AUDUSD and NZDUSD both see meaningful activity from the Sydney open at approximately 07:00 SGT through to the Tokyo session close, making them among the more accessible pairs for Singapore traders during standard working hours.
Singapore-Relevant Pairs
Two pairs carry direct relevance to Singapore traders by involving the Singapore dollar directly.
USDSGD is the US dollar against the Singapore dollar. The Singapore dollar is managed by the Monetary Authority of Singapore within a policy band rather than through interest rate adjustments, which gives MAS exchange rate policy a direct influence on USDSGD. The pair also responds to broader USD sentiment, US economic data, and Asian risk appetite. USDSGD is available at TIOmarkets and carries a 1% margin requirement.
SGDJPY is the Singapore dollar against the Japanese yen. It combines the influence of MAS exchange rate policy on the SGD with Bank of Japan policy and Japanese economic conditions on the JPY. SGDJPY is active during Asian session hours when both Singapore and Tokyo markets are operating, making it a naturally timed pair for Singapore traders. It carries a 1% margin requirement.
Both USDSGD and SGDJPY have a standard lot size of 100,000 units of the base currency, consistent with all forex spot pairs at TIOmarkets.
Exotic and Emerging Market Pairs
TIOmarkets also offers a range of exotic and emerging market pairs including USDCNH, USDHKD, USDTRY, USDMXN, USDPLN, USDSEK, USDNOK, USDZAR, and others. These pairs typically carry wider spreads than majors due to lower liquidity and can be more sensitive to specific political and economic developments in their respective countries.
USDCNH and USDHKD carry a 10% margin requirement at TIOmarkets, reflecting the specific characteristics of those currencies. Other exotic pairs generally carry a 1% margin requirement unless stated otherwise. Always check the contract specifications inside the MT4 or MT5 platform for the margin requirement on any specific pair before trading.

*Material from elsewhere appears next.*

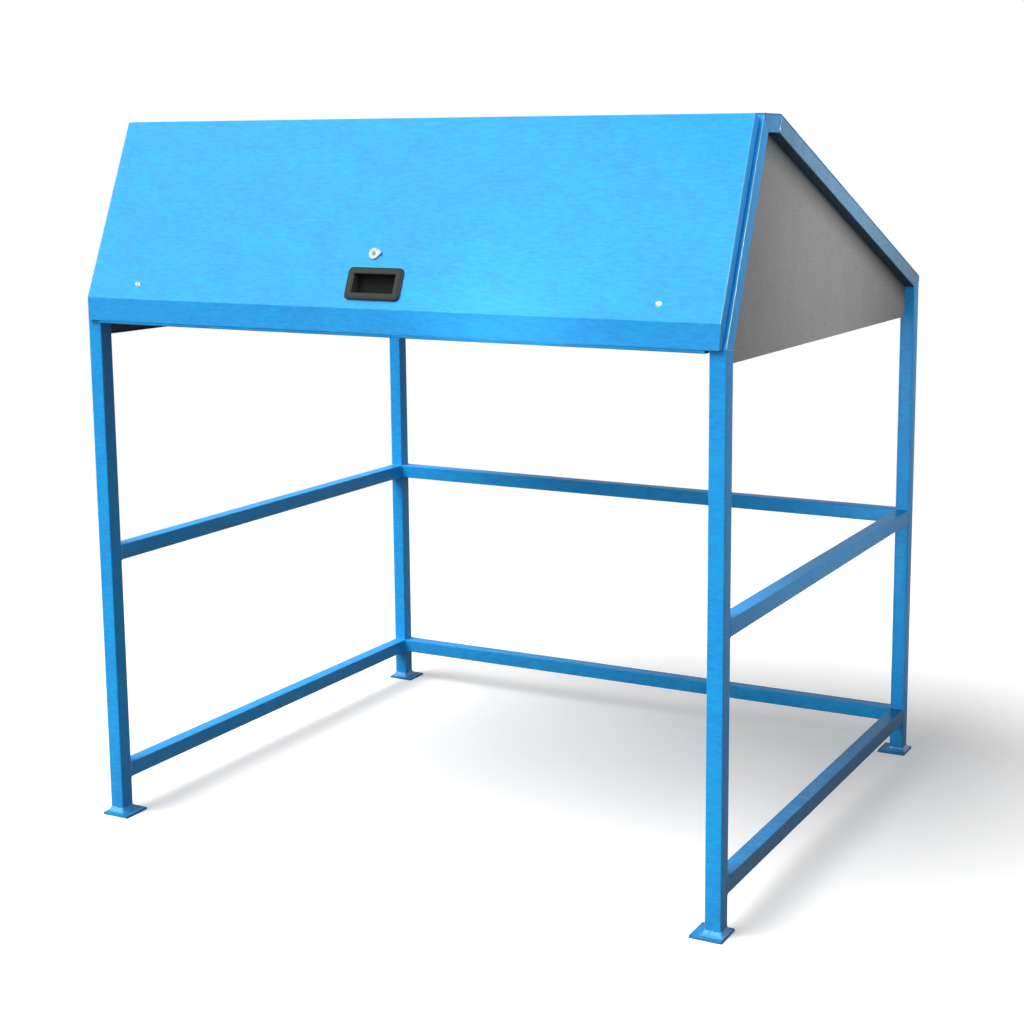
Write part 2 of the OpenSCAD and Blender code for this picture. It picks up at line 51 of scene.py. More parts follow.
# Sizes in metres, read from the frame where it holds them
POST_LOW, POST_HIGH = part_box("front_right_post")
REAR_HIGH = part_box("rear_right_post")[1]
RIDGE_LOW, RIDGE_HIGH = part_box("right_ridge_bar")
HOOD_LOW, HOOD_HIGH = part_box("hood_panel")
ROOF_LOW, ROOF_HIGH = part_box("roof_sheet")
TUBE = POST_HIGH.x - POST_LOW.x
HALF_W = POST_HIGH.x
FRONT_Y = POST_LOW.y
BEND_Z = POST_HIGH.z
RIDGE_FRONT_Y = RIDGE_LOW.y
RIDGE_REAR_Y = RIDGE_HIGH.y
RIDGE_Z = RIDGE_HIGH.z
REAR_Y = REAR_HIGH.y
EAVES_Z = REAR_HIGH.z
HOOD_HALF_W = HOOD_HIGH.x
HINGE_Y = sum(corner.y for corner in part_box("hinge_pin")) / 2
SHEET = 0.0015  # thickness of the hood and the roof
HOOD_RISE = 0.030  # from the rafters to the face of the hood
HOOD_GAP = 0.002  # from the rafters to the edge of the hood's side flanges
HOOD_TOP_S = 0.523  # up the rafters to the end of the side flanges
FLANGE_Y = HINGE_Y - 0.0085  # rear edge of the hood's top flange, clear of the hinge knuckles

SLOPE = math.atan2(RIDGE_Z - BEND_Z, RIDGE_FRONT_Y - FRONT_Y)
REAR_SLOPE = math.atan2(EAVES_Z - RIDGE_Z, REAR_Y - RIDGE_REAR_Y)

ACROSS = Vector((1, 0, 0))
ALONG = Vector((0, 1, 0))
UP = Vector((0, 0, 1))
UP_SLOPE = Vector((0, math.cos(SLOPE), math.sin(SLOPE)))
DOWN_ROOF = Vector((0, math.cos(REAR_SLOPE), math.sin(REAR_SLOPE)))
SLOPE_OUT = ACROSS.cross(UP_SLOPE)
ROOF_OUT = ACROSS.cross(DOWN_ROOF)


def on_slope(x, s, h):
    """A point x across, s up the front rafters and h in front of them."""
    return Vector((x, FRONT_Y + s * math.cos(SLOPE) - h * math.sin(SLOPE),
                   BEND_Z + s * math.sin(SLOPE) + h * math.cos(SLOPE)))


def on_roof(x, run, h):
    """A point x across, run down the rear rafters and h above them."""
    return Vector((x, RIDGE_REAR_Y + run * math.cos(REAR_SLOPE) - h * math.sin(REAR_SLOPE),
                   RIDGE_Z + run * math.sin(REAR_SLOPE) + h * math.cos(REAR_SLOPE)))


# Shader groups


def new_group(name, inputs, outputs):
    group = bpy.data.node_groups.new(name, "ShaderNodeTree")
    for label, kind, value in inputs:
        socket = group.interface.new_socket(label, in_out="INPUT", socket_type=kind)
        if value is not None:
            socket.default_value = value
    for label, kind in outputs:
        group.interface.new_socket(label, in_out="OUTPUT", socket_type=kind)
    start = group.nodes.new("NodeGroupInput")
    end = group.nodes.new("NodeGroupOutput")
    return group, start, end


def add(tree, kind, **settings):
    node = tree.nodes.new(kind)
    for key, value in settings.items():
        setattr(node, key, value)
    return node


def link(tree, source, target):
    tree.links.new(source, target)


def math_node(tree, operation, a, b=None, clamp=False):
    node = add(tree, "ShaderNodeMath", operation=operation, use_clamp=clamp)
    for socket, value in zip(node.inputs, (a, b)):
        if value is None:
            continue
        if isinstance(value, (int, float)):
            socket.default_value = value
        else:
            link(tree, value, socket)
    return node.outputs[0]


def plus(tree, a, b):
    return math_node(tree, "ADD", a, b)


def minus(tree, a, b, clamp=False):
    return math_node(tree, "SUBTRACT", a, b, clamp)


def times(tree, a, b):
    return math_node(tree, "MULTIPLY", a, b)


def component(tree, vector, axis):
    """The x, y or z value of a vector, as axis 0, 1 or 2."""
    parts = add(tree, "ShaderNodeSeparateXYZ")
    link(tree, vector, parts.inputs[0])
    return parts.outputs[axis]


def noise(tree, coords, scale, detail=3.0, roughness=0.5):
    node = add(tree, "ShaderNodeTexNoise")
    link(tree, coords, node.inputs["Vector"])
    node.inputs["Scale"].default_value = scale
    node.inputs["Detail"].default_value = detail
    node.inputs["Roughness"].default_value = roughness
    return node.outputs["Fac"]


def stretched(tree, coords, scale):
    node = add(tree, "ShaderNodeMapping")
    link(tree, coords, node.inputs["Vector"])
    node.inputs["Scale"].default_value = scale
    return node.outputs["Vector"]


def ramp(tree, value, low, high):
    node = add(tree, "ShaderNodeMapRange", clamp=True)
    link(tree, value, node.inputs["Value"])
    node.inputs["From Min"].default_value = low
    node.inputs["From Max"].default_value = high
    return node.outputs["Result"]


def mix_color(tree, factor, a, b):
    node = add(tree, "ShaderNodeMix", data_type="RGBA")
    for socket, value in ((node.inputs[0], factor), (node.inputs[6], a), (node.inputs[7], b)):
        if isinstance(value, (int, float, tuple)):
            socket.default_value = value
        else:
            link(tree, value, socket)
    return node.outputs[2]


DASHES = (42.0, 150.0, 170.0)  # marks per metre along x, y and z
CLOUDS = (10.0, 16.0, 16.0)
DASH_SHARE = 0.72


def make_streaks():
    """Mottling of a sprayed coat, drawn out level across the object."""
    group, start, end = new_group(
        "coat_streaks",
        [("Coordinates", "NodeSocketVector", None), ("Amount", "NodeSocketFloat", 0.5)],
        [("Mask", "NodeSocketFloat")])
    dashes = noise(group, stretched(group, start.outputs[0], DASHES), 1.0, 3.0, 0.65)
    clouds = noise(group, stretched(group, start.outputs[0], CLOUDS), 1.0, 4.0, 0.6)
    both = plus(group, times(group, ramp(group, dashes, 0.34, 0.66), DASH_SHARE),
                times(group, ramp(group, clouds, 0.34, 0.66), 1 - DASH_SHARE))
    link(group, times(group, minus(group, both, 0.5), start.outputs[1]), end.inputs[0])
    return group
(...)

Exotic pairs can be less predictable in their behaviour outside their most active windows and are generally considered less suitable for traders who are new to forex. Tighter risk management and smaller position sizes are typically advisable when trading exotic pairs.
What to Consider When Choosing Pairs
For Singapore traders, several practical considerations are worth keeping in mind when deciding which pairs to focus on.
Session timing matters for spreads and liquidity. A pair that is highly active during the London and New York sessions will typically carry wider spreads and lower volume during the Asian session in SGT. Trading it during Asian hours is possible but may come with higher costs and slower price action.
Margin requirements vary by pair. Most major and minor pairs carry 1% margin, but CHF crosses carry 5% and USDCNH and USDHKD carry 10%. Higher margin requirements reduce the effective leverage available on those pairs and should be factored into position sizing.
Volatility and spread behaviour differ across pairs. Major pairs on liquid sessions tend to be more predictable in terms of spread and price movement. Exotic pairs can offer larger moves but also higher costs and less consistent liquidity.
The instruments and events most relevant to your chosen pairs should be part of your preparation. USDJPY and yen cross traders benefit from monitoring Tokyo session developments. AUDUSD and NZDUSD traders benefit from watching Australian and New Zealand data alongside Chinese economic releases. USDSGD traders benefit from following MAS policy communications alongside US data.